Goal:
The material below holds a span beginning at the line with "back = Side(1, BACK_YOKE, BACK_FOLDS)" and ending at the line with "obj.parent = None". Quote that span exactly, both ends included, and only that span.

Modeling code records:
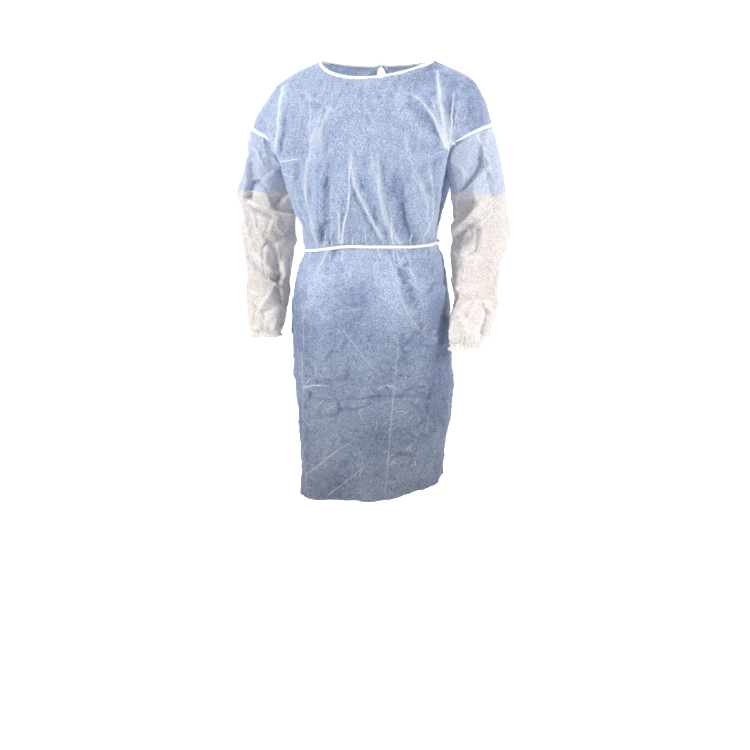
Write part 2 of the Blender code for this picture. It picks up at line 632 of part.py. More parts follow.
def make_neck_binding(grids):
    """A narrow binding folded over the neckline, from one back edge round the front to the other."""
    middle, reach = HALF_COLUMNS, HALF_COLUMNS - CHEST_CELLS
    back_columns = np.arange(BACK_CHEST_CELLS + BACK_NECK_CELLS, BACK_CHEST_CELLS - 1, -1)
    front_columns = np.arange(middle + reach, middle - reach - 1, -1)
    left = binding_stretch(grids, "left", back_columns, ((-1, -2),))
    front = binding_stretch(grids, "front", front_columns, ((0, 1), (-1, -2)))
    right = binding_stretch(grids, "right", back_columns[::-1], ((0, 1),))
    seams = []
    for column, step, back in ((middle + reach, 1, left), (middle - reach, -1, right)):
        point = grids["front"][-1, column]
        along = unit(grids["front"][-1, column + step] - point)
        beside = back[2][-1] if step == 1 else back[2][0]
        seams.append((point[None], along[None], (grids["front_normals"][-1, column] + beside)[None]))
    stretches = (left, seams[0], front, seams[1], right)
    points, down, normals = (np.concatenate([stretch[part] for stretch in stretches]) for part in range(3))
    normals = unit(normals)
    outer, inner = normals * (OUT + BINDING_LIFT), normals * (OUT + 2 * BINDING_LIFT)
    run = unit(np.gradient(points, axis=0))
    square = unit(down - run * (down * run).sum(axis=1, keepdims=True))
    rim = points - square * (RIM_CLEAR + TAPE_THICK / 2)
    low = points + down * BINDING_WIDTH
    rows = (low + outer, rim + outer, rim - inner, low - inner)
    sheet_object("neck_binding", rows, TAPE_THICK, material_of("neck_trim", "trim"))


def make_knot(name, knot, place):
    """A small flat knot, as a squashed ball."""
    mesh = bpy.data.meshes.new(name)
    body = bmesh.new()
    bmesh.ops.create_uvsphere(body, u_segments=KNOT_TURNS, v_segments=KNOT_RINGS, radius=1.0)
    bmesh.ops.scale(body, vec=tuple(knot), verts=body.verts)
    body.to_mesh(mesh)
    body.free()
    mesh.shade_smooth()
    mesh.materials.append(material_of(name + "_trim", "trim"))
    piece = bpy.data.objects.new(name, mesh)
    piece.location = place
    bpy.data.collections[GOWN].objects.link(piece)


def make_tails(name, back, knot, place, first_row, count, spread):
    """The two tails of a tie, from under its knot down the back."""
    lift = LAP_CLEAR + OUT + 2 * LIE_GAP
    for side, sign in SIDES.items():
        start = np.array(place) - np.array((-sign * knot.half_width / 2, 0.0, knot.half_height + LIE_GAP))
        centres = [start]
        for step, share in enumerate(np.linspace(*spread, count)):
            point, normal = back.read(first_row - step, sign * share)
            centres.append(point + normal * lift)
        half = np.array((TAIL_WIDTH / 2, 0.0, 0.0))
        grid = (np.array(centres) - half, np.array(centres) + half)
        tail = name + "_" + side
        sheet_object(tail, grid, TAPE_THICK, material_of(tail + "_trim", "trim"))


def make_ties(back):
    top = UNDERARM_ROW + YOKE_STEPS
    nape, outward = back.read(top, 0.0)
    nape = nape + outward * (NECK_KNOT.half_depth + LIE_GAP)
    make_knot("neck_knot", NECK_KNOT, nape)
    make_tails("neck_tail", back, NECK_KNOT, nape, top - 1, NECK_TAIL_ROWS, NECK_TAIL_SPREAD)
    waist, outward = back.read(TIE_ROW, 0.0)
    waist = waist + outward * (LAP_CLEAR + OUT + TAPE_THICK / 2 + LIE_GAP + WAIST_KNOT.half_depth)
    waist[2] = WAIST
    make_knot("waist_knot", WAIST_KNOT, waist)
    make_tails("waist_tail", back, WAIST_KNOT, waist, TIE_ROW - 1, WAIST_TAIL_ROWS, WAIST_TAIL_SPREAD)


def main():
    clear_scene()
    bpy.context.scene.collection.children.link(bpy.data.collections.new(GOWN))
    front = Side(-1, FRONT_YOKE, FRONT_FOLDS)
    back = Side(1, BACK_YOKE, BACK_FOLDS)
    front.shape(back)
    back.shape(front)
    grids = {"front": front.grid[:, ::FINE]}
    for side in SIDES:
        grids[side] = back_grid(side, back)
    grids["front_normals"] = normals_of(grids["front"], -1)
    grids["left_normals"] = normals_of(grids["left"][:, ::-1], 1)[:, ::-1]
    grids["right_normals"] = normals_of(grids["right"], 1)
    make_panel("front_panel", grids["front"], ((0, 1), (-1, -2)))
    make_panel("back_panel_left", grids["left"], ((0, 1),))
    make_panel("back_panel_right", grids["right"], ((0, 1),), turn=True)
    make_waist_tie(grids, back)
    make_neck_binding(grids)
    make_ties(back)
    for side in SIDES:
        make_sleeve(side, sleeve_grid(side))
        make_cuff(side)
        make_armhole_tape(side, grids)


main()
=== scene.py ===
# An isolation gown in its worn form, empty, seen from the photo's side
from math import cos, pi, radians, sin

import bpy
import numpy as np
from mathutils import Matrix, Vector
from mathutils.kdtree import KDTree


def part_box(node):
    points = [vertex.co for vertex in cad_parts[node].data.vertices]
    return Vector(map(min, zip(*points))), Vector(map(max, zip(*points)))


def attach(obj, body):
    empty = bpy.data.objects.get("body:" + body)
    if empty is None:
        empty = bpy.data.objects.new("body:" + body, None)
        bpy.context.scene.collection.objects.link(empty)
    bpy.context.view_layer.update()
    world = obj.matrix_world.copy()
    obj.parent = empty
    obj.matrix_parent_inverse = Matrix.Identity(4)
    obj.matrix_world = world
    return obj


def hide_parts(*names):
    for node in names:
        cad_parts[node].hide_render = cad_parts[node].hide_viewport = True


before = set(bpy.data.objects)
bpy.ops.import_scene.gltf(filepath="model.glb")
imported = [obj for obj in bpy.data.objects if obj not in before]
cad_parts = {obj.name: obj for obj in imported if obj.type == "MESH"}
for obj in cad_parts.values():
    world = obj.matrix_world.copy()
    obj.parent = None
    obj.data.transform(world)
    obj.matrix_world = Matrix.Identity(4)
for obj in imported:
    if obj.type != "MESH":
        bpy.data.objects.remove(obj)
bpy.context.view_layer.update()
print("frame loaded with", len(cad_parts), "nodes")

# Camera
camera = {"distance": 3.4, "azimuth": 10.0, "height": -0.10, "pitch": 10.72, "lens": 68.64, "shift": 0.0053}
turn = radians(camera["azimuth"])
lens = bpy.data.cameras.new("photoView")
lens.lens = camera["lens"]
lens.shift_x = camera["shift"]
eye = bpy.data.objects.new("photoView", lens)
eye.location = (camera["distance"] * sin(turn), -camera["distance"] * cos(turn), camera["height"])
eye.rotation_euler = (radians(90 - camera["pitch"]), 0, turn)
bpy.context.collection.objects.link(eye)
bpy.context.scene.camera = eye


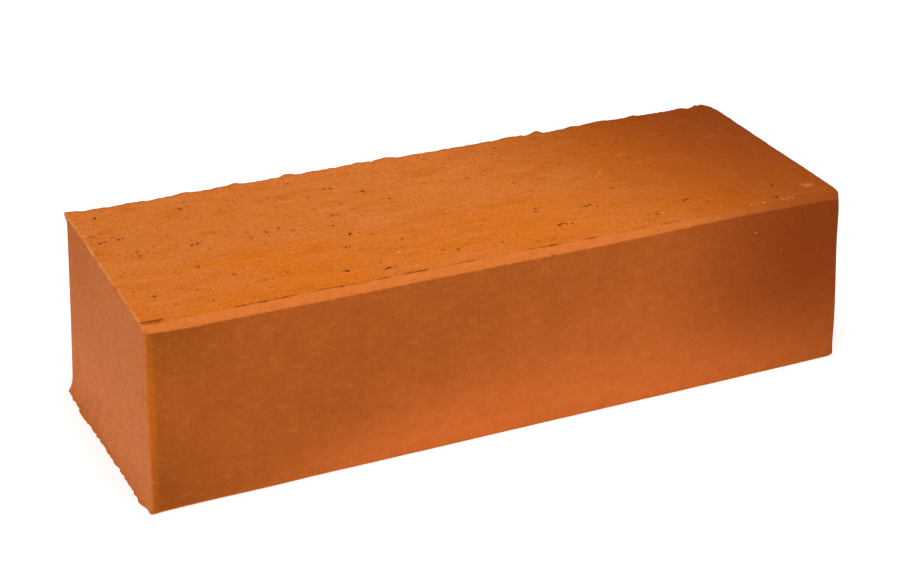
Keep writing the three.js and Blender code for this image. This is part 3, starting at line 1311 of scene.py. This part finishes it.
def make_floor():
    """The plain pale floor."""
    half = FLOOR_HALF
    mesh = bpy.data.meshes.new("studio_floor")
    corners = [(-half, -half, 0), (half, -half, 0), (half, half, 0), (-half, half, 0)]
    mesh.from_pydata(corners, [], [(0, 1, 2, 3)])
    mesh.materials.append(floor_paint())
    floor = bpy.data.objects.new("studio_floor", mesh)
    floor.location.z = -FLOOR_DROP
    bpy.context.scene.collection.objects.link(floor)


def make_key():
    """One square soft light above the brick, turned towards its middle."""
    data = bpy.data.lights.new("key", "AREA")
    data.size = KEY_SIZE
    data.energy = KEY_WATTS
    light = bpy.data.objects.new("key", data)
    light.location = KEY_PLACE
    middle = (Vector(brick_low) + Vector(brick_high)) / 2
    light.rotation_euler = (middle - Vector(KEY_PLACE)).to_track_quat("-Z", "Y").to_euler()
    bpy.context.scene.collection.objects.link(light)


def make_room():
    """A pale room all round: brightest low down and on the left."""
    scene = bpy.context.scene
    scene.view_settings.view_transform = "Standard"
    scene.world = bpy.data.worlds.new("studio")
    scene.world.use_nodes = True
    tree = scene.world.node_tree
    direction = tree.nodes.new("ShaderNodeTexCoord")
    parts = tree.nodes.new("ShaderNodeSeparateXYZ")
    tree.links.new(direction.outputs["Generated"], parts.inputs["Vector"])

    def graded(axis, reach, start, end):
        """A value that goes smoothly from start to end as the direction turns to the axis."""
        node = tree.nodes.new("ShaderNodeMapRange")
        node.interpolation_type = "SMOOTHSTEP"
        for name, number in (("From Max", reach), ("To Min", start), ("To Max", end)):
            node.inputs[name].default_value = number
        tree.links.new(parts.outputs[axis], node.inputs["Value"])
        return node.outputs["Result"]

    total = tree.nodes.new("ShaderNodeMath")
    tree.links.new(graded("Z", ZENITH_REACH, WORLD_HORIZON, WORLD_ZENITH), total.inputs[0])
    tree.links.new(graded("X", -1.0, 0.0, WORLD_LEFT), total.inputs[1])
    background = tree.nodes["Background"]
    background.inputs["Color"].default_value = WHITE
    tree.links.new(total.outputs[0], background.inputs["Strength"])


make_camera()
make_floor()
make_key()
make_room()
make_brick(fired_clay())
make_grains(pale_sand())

Exercise response:
    back = Side(1, BACK_YOKE, BACK_FOLDS)
    front.shape(back)
    back.shape(front)
    grids = {"front": front.grid[:, ::FINE]}
    for side in SIDES:
        grids[side] = back_grid(side, back)
    grids["front_normals"] = normals_of(grids["front"], -1)
    grids["left_normals"] = normals_of(grids["left"][:, ::-1], 1)[:, ::-1]
    grids["right_normals"] = normals_of(grids["right"], 1)
    make_panel("front_panel", grids["front"], ((0, 1), (-1, -2)))
    make_panel("back_panel_left", grids["left"], ((0, 1),))
    make_panel("back_panel_right", grids["right"], ((0, 1),), turn=True)
    make_waist_tie(grids, back)
    make_neck_binding(grids)
    make_ties(back)
    for side in SIDES:
        make_sleeve(side, sleeve_grid(side))
        make_cuff(side)
        make_armhole_tape(side, grids)


main()
=== scene.py ===
# An isolation gown in its worn form, empty, seen from the photo's side
from math import cos, pi, radians, sin

import bpy
import numpy as np
from mathutils import Matrix, Vector
from mathutils.kdtree import KDTree


def part_box(node):
    points = [vertex.co for vertex in cad_parts[node].data.vertices]
    return Vector(map(min, zip(*points))), Vector(map(max, zip(*points)))


def attach(obj, body):
    empty = bpy.data.objects.get("body:" + body)
    if empty is None:
        empty = bpy.data.objects.new("body:" + body, None)
        bpy.context.scene.collection.objects.link(empty)
    bpy.context.view_layer.update()
    world = obj.matrix_world.copy()
    obj.parent = empty
    obj.matrix_parent_inverse = Matrix.Identity(4)
    obj.matrix_world = world
    return obj


def hide_parts(*names):
    for node in names:
        cad_parts[node].hide_render = cad_parts[node].hide_viewport = True


before = set(bpy.data.objects)
bpy.ops.import_scene.gltf(filepath="model.glb")
imported = [obj for obj in bpy.data.objects if obj not in before]
cad_parts = {obj.name: obj for obj in imported if obj.type == "MESH"}
for obj in cad_parts.values():
    world = obj.matrix_world.copy()
    obj.parent = None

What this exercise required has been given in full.